Kinship—Importance

Importance of Kinship System

Kinship is a universal system organised around the universal processes of mating and reproduction. In most societies, kinship plays a significant role in individuals’ socialisation and the maintenance of group solidarity. In pre-industrial, simple societies, kinship relations may be so extensive and significant that they constitute the social system. In more complex societies, kinship normally forms a fairly small part of the totality of social relations which make up the social system.

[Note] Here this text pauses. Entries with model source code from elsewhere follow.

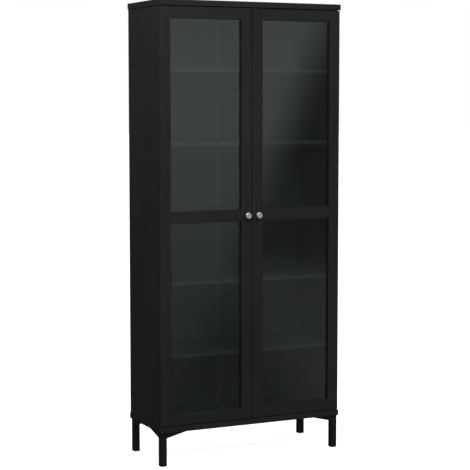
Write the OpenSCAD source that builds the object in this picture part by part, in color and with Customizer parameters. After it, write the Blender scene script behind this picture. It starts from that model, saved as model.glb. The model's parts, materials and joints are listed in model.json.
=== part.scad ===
// Tall display cabinet on four steel legs, with two framed glass doors.
// Millimetres. X runs to the right, Y to the back and Z up; the doors face -Y.
// The origin is on the floor, at the middle of the cabinet's width and overall depth.

/* [Cabinet] */
// Height from the floor to the top face
cabinet_h = 2000; // [1800:10:2200]
// Width over the outer faces of the side panels
cabinet_w = 870; // [700:10:1000]
// Depth from the doors' front faces to the back
cabinet_d = 355; // [320:5:450]
// Clear height under the base board
leg_h = 148; // [120:1:200]
// Thickness of the top and base boards
board_t = 25; // [22:1:30]
// How far the top and base boards stand out past the sides and the doors
overhang = 3; // [2:0.5:6]
// Thickness of the side panels and shelves
panel_t = 16; // [16:1:18]

/* [Doors] */
// Thickness of the door frames
door_t = 16; // [16:1:18]
// Gap between the doors' backs and the side panels
door_gap = 2; // [2:0.5:3]
// Reveal round the doors, above, below and between them
reveal = 3; // [2:0.5:4]
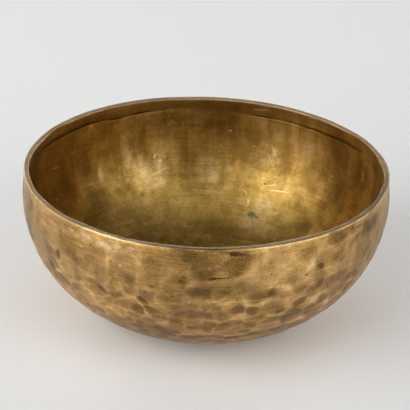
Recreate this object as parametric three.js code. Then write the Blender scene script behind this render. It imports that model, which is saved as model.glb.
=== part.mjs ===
// Hand-beaten bronze bowl, in millimetres, +Z up.
// One disc of bronze is raised with a hammer into a deep round wall. The wall leans in
// a little above its widest part and ends in a thick lip with a flat top. The origin is
// the centre of the flat base, on the surface that the bowl stands on.

import * as THREE from 'three';

// Outside sizes
const rimDiameter = 240; // over the lip
const height = 104; // from the standing surface to the top of the lip
const bellyDiameter = 242.5; // widest part of the wall
const bellyHeight = 88; // height of the widest part
const baseDiameter = 52; // flat that the bowl stands on

// Fullness of the outer curve: how far each end of its two arcs pulls along its own
// tangent, and how far the last stretch leans in
const basePull = 48;
const bellyPull = 53;
const shoulderPull = 5;
const rimPull = 6;
const rimLeanDegrees = 5;

// Thickness of the metal
const baseThickness = 2.6;
const wallThickness = 2;
const thinningLength = 60; // stretch over which the base thins to the wall

// Lip: a flat top with worn corners, and inside below it a thicker band that ends in a
// small ledge
const lipWidth = 3.6;
const lipCorner = 0.5;
const bandDrop = 8.5; // from the top of the lip to the foot of the band
const bandThickness = 3;
const ledgeDrop = 0.8; // stretch in which the band steps down to the wall
const ledgeThickness = 2.3; // wall right below the ledge
const taperDrop = 20; // stretch below the ledge that thins to the wall

// Hammer marks: shallow dishes in staggered rows, from the base to the foot of the band
const markWidth = 10.5; // least width of a mark along its row
const markRowPitch = 11.8;
const markDepth = 0.5;
const softestBlow = 0.4; // share of that depth that the lightest blow leaves
const smoothHeight = 58; // height above which the wall was hammered smoother
const smoothStretch = 30; // height over which the marks soften
const smoothShare = 0.3; // share of the mark depth that is left near the lip
const insideShare = 0.6; // share of a blow that shows as a bump inside

// Out of round: the wall swells in three soft lobes by this much at the rim
const lobeSwell = 0.55;
const lobeAngleDegrees = 4;

// Facets round the bowl. Every mark takes a whole number of them, so that its middle and
// its sides can fall on corners of the facets.
const facetsAround = 120;

const fullTurn = 2 * Math.PI;
const { clamp, degToRad, lerp, smoothstep } = THREE.MathUtils;

// Outer curve from the edge of the base to the top of the lip, as radius and height
function outerCurve() {
  const lean = degToRad(rimLeanDegrees);
  const baseEdge = new THREE.Vector2(baseDiameter / 2, 0);
  const belly = new THREE.Vector2(bellyDiameter / 2, bellyHeight);
  const rim = new THREE.Vector2(rimDiameter / 2, height);
  const curve = new THREE.CurvePath();
  curve.add(new THREE.CubicBezierCurve(
    baseEdge,
    new THREE.Vector2(baseEdge.x + basePull, baseEdge.y),
    new THREE.Vector2(belly.x, belly.y - bellyPull),
    belly,
  ));
  curve.add(new THREE.CubicBezierCurve(
    belly,
    new THREE.Vector2(belly.x, belly.y + shoulderPull),
    new THREE.Vector2(rim.x + rimPull * Math.sin(lean), rim.y - rimPull * Math.cos(lean)),
    rim,
  ));
  return curve;
}

// Arcs are lengths along the outer curve, counted from the edge of the base
const wall = outerCurve();
const wallLength = wall.getLength();
const bandFoot = wallLength - bandDrop;
const ledgeFoot = bandFoot - ledgeDrop;

// A place on the outer curve and the direction out of the metal there
function wallAt(arc) {
  const share = clamp(arc / wallLength, 0, 1);
  const tangent = wall.getTangent(share);
  return { point: wall.getPoint(share), normal: new THREE.Vector2(tangent.y, -tangent.x) };
}

// Thickness of the metal from the base up to the ledge
function thicknessAt(arc) {
  const lower = lerp(baseThickness, wallThickness, smoothstep(arc, 0, thinningLength));
  return lerp(lower, ledgeThickness, smoothstep(arc, ledgeFoot - taperDrop, ledgeFoot));
}

// The rows of marks share the wall below the band evenly
const rowCount = Math.max(1, Math.round(bandFoot / markRowPitch));
const rowPitch = bandFoot / rowCount;

// Marks in a row of this radius: as many as have at least the least width
function marksInRow(radius) {
  const facetWidth = fullTurn * radius / facetsAround;
  let facets = 2;
  while (facets < facetsAround && (facetsAround % facets !== 0 || facets * facetWidth < markWidth)) {
    facets += 1;
  }
  return facetsAround / facets;
}

// Force of one blow, the same in every build, between the lightest and the full one
function blowForce(row, mark) {
  const wave = Math.sin(row * 127.1 + mark * 311.7) * 43758.5453;
  return lerp(softestBlow, 1, wave - Math.floor(wave));
}

// Depth of the hammer marks at a place on the wall: a dish for each mark, deepest in its
// middle and nothing on the ridges round it
function markDepthAt(angle, arc, z) {
  const row = Math.min(rowCount - 1, Math.floor(arc / rowPitch));
  const marks = marksInRow(wallAt((row + 0.5) * rowPitch).point.x);
  const along = angle / fullTurn * marks - (row % 2) / 2;
  const mark = Math.round(along);
  const sideways = 2 * (along - mark);
  const upward = 2 * (arc / rowPitch - row) - 1;
  const dish = Math.max(0, 1 - sideways * sideways - upward * upward);
  const upper = smoothstep(z, smoothHeight, smoothHeight + smoothStretch);
  return markDepth * blowForce(row, (mark + marks) % marks) * dish * lerp(1, smoothShare, upper);
}

// The section of the metal, once round from the centre of the underside, up the outside,
// over the lip, down the inside and back to the axis. Each station keeps the arc at which
// the hammer marks are read and the share of them that it shows.
function section() {
  const stations = [];
  const still = new THREE.Vector2(0, 0);
  const plain = (x, y) => {
    stations.push({ point: new THREE.Vector2(x, y), normal: still, arc: 0, share: 0 });
  };
  const outside = (arc, share) => {
    stations.push({ ...wallAt(arc), arc, share });
  };
  const inside = (arc, thickness, share) => {
    const { point, normal } = wallAt(arc);
    stations.push({ point: point.addScaledVector(normal, -thickness), normal, arc, share });
  };

  // Underside and outer wall, with a ring in the middle of each row and between rows
  plain(0, 0);
  for (let half = 0; half <= 2 * rowCount; half += 1) {
    outside(half * rowPitch / 2, 1);
  }
  outside(wallLength - bandDrop / 2, 0);
  const corner = Math.min(lipCorner, lipWidth / 3);
  outside(wallLength - corner, 0);

  // Lip with a flat top between its two corners
  const rim = wallAt(wallLength).point;
  plain(rim.x - corner, rim.y);
  plain(rim.x - lipWidth + corner, rim.y);
  plain(rim.x - lipWidth, rim.y - corner);

  // Band, ledge, and the inner wall with a ring in the middle of each row
  inside(wallLength - bandDrop / 2, (lipWidth + bandThickness) / 2, 0);
  inside(bandFoot, bandThickness, 0);
  inside(ledgeFoot, thicknessAt(ledgeFoot), 0);
  for (let row = rowCount - 1; row >= 0; row -= 1) {
    const arc = (row + 0.5) * rowPitch;
    inside(arc, thicknessAt(arc), insideShare);
  }
  inside(0, baseThickness, 0);
  plain(0, baseThickness);
  return stations;
}

// Turn the section once round the axis, then push every point in by the hammer marks and
// out by the lobes, which grow from nothing at the base to their full swell at the rim
function beatenBowl() {
  const stations = section();
  const outline = stations.map((station) => station.point);
  const geometry = new THREE.LatheGeometry(outline, facetsAround);
  geometry.rotateX(Math.PI / 2);

  const position = geometry.attributes.position;
  const lobeAngle = degToRad(lobeAngleDegrees);
  for (let index = 0; index < position.count; index += 1) {
    const { point, normal, arc, share } = stations[index % stations.length];
    const step = Math.floor(index / stations.length) % facetsAround;
    const angle = step / facetsAround * fullTurn;
    const mark = share * markDepthAt(angle, arc, point.y);
    const rise = point.y / height;
    const lobe = point.x > 0 ? lobeSwell * rise * rise * Math.cos(3 * (angle - lobeAngle)) : 0;
    const radius = point.x - mark * normal.x + lobe;
    const z = point.y - mark * normal.y;
    position.setXYZ(index, radius * Math.cos(angle), radius * Math.sin(angle), z);
  }
  geometry.computeVertexNormals();
  return geometry;
}

const agedBronze = new THREE.MeshStandardMaterial({
  name: 'aged_bronze',
  color: 0xa8814a,
  metalness: 1,
  roughness: 0.38,
  flatShading: true, // each hammered flat catches the light by itself
});

const bowl = new THREE.Mesh(beatenBowl(), agedBronze);
bowl.name = 'bowl';

const object = new THREE.Group();
object.add(bowl);

export default object;
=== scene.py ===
# %% [markdown]
# A deep bowl of bronze, raised with a hammer from one disc of metal.
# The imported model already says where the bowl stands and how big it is, so the first
# step loads it and keeps its box. Everything made later is measured against that box.

# %% Load the frame
import math
import random

import bmesh
import bpy
import numpy as np
from mathutils import Matrix, Vector, kdtree, noise
from mathutils.geometry import interpolate_bezier


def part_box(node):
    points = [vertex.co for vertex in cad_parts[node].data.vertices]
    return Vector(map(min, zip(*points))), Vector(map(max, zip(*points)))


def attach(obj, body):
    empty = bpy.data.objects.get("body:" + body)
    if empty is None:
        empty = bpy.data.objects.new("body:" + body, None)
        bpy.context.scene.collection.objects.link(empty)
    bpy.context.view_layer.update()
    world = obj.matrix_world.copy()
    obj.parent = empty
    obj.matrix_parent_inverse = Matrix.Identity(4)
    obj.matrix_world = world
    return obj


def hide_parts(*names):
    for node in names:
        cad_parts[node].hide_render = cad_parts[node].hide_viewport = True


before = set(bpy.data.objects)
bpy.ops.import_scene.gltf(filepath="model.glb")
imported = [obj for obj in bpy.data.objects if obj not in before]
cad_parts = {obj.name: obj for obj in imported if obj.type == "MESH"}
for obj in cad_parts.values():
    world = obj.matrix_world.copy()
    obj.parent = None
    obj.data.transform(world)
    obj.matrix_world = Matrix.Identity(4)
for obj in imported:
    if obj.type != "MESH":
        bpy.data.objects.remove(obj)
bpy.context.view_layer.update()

low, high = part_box("bowl")
millimetre = 0.001
print("CAD box of the bowl in metres:", [round(v, 4) for v in (*low, *high)])

# %% [markdown]
# The camera looks down into the bowl from a little over a metre away. A long lens from
# that distance keeps the ellipse of the rim calm. The distance and the two angles are
# real sizes. The lens follows from them: the radius of the rim has to cover a known
# number of pixels in a picture 410 pixels wide. The camera also leans a little to one
# side, because in the picture the right side of the rim is lower than the left.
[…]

Simple societies do not have, like modern complex societies, highly organised and relatively autonomous institutions such as the state, industrial enterprises, the army, schools and religious organisations like churches, sporting and recreational associations, trade unions, and political parties. Consequently, many activities that we in a complex society would call political, economic, educational or religious are in those societies subsumed under and carried out in the performance of kinship roles. In other words, kinship in such societies constitutes the framework within which the individual is assigned economic and political functions, acquires rights and obligations, receives community aid, etc. In his study of The Nuer of the Southern Sudan, Evans-Pritchard describes how the lineage system performs the function of maintenance of law and order. This is not to imply that people’s behaviour is determined or narrowly prescribed by their kinship roles. Most individuals occupy more than one kinship role, so that there may be dilemmas and choices in the performance of a role in a particular situation, and there are often conflicts between roles; clans and lineage may fight over land. Faced with choice and conflicts, people may use their kinship roles; in small-scale societies, it is their kinship that they use to gain their ends, since in the absence of other well-articulated institutions, it is all they have.

The kinship of today is being influenced very much by the occupational system. A villager running his business in a city will try to establish himself in the city and likes to develop kins in the cities, which can help him promote his business. We may conclude by saying that “such an occupational system virtually requires the pattern of establishing or changing household according to the occupational opportunities of the husband.”